Stored records =
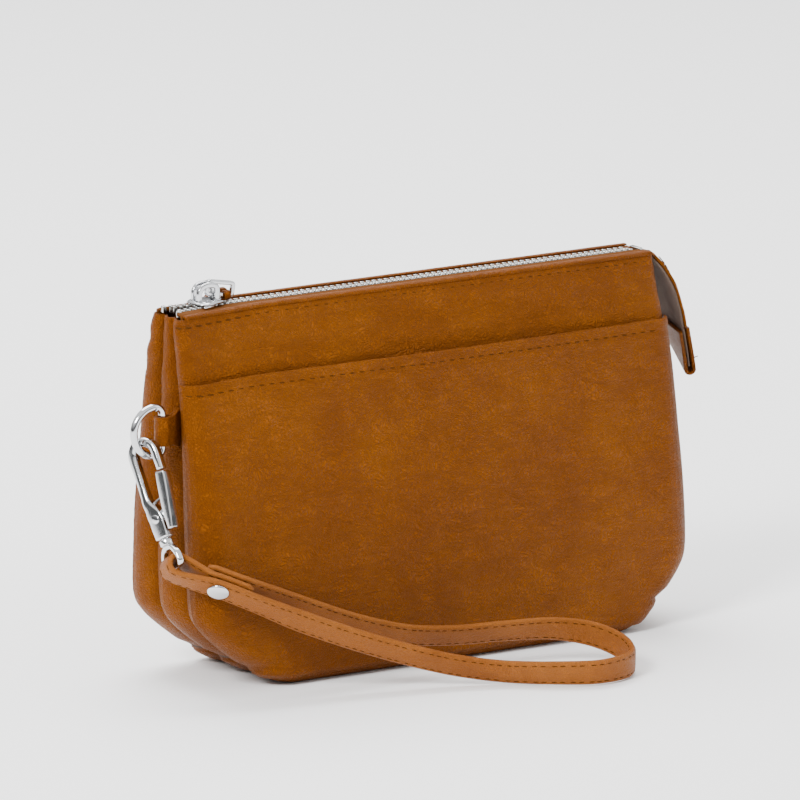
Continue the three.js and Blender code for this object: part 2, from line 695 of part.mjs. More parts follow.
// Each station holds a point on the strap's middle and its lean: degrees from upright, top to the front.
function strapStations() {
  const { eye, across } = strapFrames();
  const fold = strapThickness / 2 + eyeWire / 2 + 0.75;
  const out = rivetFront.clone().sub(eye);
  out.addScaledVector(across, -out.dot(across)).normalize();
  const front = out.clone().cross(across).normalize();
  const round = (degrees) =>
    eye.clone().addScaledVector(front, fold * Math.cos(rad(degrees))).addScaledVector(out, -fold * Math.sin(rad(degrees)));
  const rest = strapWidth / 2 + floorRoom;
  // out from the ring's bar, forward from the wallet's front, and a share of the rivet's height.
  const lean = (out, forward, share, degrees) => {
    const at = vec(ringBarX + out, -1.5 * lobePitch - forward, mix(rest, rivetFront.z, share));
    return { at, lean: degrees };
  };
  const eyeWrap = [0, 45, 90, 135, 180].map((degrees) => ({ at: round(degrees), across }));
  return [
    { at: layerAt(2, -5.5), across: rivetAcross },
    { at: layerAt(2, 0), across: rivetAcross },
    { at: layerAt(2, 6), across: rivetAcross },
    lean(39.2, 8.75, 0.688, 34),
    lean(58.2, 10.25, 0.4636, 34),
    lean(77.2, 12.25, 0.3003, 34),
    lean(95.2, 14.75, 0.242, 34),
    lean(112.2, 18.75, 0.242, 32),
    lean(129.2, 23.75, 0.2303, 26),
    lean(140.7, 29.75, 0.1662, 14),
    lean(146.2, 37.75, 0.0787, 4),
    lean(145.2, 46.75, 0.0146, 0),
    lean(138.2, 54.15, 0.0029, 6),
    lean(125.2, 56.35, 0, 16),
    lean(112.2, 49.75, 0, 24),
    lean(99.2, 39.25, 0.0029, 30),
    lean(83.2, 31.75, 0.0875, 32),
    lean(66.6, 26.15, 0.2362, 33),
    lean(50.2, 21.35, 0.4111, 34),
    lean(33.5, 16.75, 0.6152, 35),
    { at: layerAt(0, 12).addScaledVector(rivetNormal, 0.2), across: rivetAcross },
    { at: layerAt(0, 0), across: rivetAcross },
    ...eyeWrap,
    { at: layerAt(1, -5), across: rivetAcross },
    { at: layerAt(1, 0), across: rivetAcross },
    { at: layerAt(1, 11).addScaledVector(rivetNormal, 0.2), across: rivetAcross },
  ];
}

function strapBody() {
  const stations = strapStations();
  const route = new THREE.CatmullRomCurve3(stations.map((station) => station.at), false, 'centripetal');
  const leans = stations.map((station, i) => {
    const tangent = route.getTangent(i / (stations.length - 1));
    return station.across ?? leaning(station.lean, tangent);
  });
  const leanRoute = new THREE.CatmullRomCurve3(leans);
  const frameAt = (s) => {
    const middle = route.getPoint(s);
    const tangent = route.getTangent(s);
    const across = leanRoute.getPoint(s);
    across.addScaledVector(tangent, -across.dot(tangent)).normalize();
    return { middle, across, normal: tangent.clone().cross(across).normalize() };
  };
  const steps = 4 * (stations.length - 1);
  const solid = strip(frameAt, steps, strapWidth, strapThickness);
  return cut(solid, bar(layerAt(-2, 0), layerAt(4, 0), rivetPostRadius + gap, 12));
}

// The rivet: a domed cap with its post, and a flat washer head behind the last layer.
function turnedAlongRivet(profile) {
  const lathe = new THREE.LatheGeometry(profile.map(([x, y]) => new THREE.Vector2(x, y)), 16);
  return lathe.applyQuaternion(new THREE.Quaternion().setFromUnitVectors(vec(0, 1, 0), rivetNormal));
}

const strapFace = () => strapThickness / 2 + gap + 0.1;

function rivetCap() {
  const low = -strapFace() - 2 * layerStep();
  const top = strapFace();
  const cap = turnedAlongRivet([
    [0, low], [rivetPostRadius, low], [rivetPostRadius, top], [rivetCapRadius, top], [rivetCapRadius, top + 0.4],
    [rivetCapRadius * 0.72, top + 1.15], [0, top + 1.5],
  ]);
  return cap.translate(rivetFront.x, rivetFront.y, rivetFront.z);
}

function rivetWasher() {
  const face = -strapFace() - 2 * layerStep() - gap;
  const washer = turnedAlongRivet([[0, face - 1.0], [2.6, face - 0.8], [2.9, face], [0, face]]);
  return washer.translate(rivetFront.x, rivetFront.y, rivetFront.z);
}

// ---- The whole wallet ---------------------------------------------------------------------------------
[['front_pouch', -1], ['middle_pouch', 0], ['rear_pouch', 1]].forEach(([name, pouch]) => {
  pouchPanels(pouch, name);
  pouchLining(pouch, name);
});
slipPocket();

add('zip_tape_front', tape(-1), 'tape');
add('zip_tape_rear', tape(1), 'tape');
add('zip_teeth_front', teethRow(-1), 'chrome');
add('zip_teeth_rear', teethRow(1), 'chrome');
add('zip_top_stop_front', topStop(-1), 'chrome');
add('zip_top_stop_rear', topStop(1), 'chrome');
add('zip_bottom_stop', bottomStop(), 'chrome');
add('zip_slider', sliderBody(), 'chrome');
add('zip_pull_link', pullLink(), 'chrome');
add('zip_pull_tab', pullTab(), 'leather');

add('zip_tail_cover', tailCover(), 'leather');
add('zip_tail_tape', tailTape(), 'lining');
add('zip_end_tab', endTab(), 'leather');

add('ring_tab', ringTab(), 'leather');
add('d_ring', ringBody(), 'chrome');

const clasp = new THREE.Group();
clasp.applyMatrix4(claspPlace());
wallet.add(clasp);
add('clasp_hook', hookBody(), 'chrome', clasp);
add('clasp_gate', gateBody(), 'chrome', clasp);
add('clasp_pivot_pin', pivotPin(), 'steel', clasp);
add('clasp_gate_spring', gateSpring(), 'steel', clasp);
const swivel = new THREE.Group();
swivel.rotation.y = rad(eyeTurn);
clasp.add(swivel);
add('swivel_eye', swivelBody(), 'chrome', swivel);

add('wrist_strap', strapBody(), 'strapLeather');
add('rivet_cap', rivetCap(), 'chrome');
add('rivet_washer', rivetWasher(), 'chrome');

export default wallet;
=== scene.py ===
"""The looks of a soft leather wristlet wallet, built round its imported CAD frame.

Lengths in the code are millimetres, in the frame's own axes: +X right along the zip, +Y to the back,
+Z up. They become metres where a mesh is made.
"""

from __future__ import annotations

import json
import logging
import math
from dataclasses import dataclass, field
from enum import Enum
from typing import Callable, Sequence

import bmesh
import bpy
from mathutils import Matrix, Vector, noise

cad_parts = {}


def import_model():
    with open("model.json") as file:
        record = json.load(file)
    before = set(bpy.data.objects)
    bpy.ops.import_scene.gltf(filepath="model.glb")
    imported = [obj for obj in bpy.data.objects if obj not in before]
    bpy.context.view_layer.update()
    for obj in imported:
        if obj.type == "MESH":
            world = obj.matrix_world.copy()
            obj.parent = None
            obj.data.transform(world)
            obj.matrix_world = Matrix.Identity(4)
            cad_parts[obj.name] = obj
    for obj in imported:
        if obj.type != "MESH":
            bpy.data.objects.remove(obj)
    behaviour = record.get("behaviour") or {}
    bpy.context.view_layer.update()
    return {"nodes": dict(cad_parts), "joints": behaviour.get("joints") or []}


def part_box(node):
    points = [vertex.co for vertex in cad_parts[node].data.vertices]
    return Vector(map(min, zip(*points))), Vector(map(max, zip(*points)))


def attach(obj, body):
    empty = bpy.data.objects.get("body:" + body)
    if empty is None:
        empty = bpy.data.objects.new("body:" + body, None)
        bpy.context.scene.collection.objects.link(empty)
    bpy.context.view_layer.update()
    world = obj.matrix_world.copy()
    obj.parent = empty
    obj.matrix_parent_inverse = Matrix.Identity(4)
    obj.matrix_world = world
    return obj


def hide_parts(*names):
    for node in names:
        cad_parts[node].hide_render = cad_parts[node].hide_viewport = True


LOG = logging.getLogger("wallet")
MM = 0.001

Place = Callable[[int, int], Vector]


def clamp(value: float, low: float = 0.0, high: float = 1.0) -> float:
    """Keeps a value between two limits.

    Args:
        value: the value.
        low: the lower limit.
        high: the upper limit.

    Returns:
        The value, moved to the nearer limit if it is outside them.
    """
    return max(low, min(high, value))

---

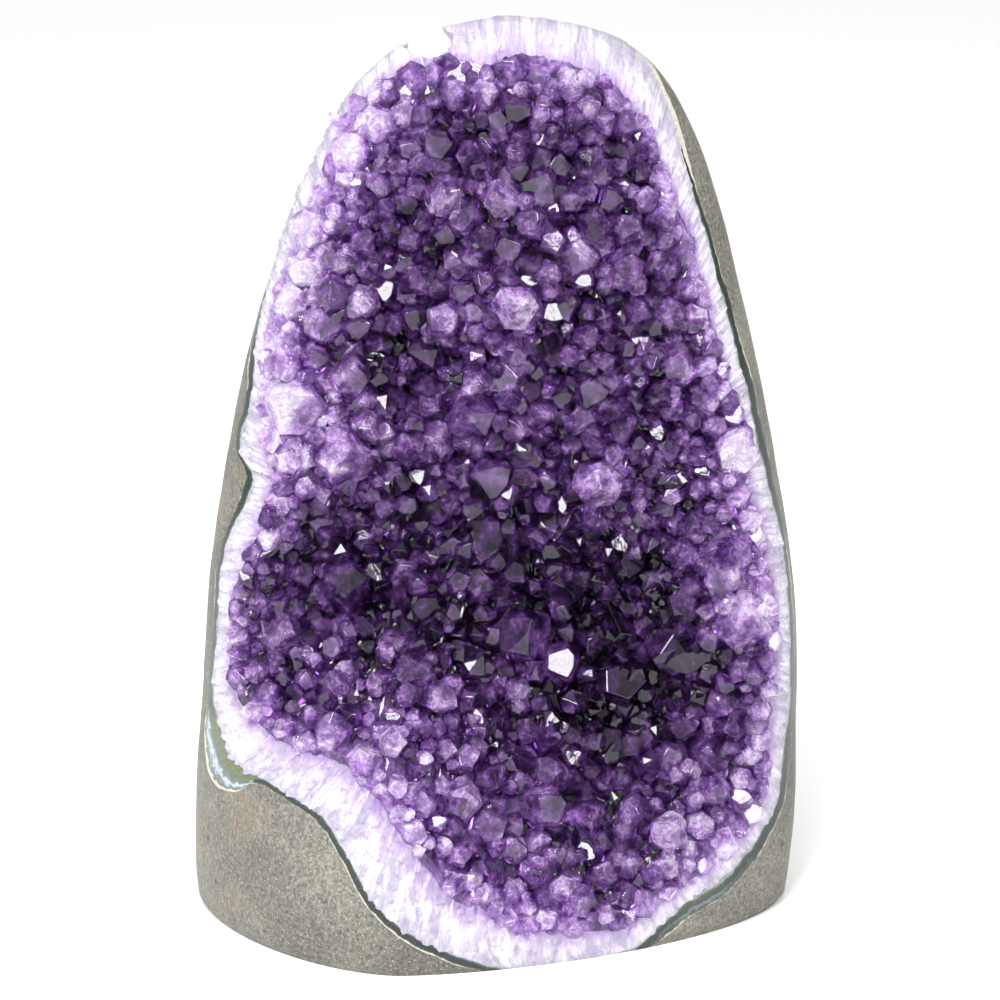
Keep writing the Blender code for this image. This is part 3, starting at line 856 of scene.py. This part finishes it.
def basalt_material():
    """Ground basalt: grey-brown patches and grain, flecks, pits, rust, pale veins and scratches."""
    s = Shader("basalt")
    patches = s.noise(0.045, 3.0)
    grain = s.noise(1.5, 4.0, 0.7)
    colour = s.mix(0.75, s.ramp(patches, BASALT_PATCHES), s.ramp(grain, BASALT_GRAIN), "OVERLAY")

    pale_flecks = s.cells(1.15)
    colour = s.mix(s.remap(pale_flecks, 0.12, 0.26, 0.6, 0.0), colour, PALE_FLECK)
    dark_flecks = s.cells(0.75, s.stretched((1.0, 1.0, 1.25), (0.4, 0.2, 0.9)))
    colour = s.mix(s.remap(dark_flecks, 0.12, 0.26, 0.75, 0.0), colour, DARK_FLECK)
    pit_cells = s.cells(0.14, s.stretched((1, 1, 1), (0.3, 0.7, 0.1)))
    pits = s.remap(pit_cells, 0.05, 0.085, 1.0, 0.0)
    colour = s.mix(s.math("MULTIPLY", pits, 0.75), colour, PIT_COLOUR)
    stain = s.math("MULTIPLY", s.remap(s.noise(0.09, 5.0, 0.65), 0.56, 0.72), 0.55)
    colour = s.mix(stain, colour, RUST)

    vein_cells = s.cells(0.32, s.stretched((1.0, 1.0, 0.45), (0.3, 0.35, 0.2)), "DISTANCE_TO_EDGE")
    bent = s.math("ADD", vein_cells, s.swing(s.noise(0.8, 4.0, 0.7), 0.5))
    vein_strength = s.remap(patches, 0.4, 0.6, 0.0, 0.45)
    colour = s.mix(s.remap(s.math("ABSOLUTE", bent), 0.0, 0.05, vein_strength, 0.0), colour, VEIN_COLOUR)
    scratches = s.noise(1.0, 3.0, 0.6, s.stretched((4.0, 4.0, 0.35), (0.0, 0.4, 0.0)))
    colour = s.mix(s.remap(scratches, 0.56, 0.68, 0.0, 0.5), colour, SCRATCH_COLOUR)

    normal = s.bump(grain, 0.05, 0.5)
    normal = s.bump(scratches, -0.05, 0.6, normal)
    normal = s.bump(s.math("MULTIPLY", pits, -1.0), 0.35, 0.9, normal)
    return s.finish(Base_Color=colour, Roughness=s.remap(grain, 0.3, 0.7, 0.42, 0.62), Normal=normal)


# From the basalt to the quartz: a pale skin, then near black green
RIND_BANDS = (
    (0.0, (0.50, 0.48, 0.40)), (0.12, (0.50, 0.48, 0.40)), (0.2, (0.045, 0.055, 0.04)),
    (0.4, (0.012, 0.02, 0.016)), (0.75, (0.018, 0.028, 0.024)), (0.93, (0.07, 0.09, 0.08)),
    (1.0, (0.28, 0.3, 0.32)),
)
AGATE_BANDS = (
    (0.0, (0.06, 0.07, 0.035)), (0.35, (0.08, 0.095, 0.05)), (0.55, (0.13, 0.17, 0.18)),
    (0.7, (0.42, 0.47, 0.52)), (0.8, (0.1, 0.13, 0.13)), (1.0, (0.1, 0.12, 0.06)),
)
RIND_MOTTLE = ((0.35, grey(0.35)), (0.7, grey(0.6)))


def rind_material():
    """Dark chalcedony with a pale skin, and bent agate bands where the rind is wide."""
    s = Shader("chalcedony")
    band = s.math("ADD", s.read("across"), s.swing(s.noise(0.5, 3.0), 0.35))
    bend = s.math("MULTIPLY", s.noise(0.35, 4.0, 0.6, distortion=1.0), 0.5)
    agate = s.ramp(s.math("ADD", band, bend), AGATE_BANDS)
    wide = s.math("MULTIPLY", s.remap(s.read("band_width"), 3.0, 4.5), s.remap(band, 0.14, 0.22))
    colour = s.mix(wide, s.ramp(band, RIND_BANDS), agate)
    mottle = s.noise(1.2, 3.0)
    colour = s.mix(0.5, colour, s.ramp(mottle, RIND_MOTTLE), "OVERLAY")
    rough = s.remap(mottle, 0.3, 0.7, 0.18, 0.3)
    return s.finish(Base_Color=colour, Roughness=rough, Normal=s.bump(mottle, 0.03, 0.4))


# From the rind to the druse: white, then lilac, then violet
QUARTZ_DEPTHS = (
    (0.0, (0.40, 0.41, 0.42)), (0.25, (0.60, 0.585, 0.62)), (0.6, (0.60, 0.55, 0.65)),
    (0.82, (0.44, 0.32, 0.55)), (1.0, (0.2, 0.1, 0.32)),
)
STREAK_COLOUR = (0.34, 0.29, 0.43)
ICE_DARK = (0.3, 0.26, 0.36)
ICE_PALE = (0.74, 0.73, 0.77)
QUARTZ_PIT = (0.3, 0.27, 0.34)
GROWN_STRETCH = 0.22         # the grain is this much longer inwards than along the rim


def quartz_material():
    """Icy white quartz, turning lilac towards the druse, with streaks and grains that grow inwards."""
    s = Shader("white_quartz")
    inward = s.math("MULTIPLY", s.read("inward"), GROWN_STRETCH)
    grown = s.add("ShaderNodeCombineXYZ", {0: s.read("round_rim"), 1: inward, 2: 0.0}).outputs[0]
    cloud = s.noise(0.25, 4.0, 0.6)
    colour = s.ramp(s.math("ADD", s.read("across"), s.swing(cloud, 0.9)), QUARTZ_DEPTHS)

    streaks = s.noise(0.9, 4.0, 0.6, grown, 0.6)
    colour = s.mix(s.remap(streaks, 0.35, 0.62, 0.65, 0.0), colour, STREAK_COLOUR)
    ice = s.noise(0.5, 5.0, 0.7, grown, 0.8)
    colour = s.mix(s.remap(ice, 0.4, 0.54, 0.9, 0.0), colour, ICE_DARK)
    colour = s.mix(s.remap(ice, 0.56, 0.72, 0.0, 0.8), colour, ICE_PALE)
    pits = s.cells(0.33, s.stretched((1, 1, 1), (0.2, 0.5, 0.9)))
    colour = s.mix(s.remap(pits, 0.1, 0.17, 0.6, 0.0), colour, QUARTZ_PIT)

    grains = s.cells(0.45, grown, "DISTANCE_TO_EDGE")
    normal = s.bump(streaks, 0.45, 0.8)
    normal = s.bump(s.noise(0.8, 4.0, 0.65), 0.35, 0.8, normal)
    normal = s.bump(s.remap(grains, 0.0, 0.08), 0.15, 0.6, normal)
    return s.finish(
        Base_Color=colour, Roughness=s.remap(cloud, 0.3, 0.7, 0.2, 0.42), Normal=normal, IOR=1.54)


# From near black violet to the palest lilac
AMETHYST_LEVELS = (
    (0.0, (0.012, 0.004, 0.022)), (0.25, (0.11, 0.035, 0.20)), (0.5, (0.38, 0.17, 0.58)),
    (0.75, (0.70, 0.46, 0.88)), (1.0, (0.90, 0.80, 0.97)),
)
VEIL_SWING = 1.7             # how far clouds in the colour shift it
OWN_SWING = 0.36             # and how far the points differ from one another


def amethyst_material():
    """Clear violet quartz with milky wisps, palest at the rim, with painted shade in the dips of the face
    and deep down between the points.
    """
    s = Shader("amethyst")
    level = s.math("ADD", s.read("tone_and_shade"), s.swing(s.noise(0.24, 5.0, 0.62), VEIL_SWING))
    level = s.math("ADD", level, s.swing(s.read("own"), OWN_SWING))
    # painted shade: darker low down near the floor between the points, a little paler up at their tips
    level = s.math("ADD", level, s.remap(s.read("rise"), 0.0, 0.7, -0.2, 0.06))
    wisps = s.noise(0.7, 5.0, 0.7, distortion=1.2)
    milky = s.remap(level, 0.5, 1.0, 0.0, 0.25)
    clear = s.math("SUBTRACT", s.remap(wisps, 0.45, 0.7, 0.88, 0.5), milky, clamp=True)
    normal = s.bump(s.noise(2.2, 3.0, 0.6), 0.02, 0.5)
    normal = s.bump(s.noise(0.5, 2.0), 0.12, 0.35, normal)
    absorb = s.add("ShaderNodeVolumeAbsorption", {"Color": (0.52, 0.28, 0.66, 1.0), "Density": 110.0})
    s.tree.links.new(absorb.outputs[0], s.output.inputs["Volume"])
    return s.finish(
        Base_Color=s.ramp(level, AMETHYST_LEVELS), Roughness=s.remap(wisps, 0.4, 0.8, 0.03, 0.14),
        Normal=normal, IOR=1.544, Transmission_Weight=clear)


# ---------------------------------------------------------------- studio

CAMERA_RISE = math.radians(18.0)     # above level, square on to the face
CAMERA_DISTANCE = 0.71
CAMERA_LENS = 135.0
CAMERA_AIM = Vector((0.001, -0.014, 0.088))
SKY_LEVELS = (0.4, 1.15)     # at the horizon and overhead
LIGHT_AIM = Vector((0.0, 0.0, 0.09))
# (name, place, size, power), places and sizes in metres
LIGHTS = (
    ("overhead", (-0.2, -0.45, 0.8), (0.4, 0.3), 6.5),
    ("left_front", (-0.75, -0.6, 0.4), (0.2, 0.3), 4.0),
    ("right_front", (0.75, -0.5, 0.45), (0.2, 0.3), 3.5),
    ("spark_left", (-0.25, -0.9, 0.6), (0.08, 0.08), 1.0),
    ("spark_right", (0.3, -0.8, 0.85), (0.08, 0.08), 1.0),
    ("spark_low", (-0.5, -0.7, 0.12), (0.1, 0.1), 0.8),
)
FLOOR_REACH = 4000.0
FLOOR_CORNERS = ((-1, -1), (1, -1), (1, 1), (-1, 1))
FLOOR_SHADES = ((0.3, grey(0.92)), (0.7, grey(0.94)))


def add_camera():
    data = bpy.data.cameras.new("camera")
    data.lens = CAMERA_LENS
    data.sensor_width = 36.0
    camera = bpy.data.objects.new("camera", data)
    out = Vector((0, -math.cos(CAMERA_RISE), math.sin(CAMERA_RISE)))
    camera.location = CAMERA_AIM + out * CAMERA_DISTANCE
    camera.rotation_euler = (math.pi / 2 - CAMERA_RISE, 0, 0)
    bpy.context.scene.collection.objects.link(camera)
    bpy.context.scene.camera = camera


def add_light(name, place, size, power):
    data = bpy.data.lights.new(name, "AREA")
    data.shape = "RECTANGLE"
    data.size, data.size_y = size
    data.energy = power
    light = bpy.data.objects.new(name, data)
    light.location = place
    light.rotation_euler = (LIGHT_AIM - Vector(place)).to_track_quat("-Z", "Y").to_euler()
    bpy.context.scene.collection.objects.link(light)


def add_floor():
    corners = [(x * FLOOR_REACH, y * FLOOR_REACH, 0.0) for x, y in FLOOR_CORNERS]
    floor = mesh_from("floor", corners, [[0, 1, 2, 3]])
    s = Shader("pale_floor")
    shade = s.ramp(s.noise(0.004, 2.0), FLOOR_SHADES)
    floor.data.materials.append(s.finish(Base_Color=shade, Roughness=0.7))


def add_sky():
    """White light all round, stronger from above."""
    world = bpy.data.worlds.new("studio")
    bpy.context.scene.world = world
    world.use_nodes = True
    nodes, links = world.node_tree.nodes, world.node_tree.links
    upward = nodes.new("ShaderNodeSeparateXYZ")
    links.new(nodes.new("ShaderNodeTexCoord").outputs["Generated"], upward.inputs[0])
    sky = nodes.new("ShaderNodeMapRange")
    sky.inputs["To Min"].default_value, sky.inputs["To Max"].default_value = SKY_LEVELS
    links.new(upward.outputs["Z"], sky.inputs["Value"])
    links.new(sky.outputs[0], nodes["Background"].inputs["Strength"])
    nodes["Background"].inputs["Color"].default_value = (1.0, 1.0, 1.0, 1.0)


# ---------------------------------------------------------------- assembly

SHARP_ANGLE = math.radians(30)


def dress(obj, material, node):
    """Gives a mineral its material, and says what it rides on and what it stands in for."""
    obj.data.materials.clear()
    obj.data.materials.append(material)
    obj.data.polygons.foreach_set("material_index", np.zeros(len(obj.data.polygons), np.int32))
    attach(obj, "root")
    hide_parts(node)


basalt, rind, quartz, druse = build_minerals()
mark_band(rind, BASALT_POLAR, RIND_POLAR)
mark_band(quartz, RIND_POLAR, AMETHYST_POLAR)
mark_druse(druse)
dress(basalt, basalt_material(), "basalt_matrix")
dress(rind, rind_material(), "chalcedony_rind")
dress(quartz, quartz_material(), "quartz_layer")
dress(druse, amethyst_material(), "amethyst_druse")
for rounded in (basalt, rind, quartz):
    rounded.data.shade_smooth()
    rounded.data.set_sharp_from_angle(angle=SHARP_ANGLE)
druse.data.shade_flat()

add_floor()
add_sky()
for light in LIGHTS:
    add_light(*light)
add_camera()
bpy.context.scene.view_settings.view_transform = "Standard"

What you need to do = Count how many lines in the data above hold the string "copy", and give the number with no other words.

Solved exercise = 2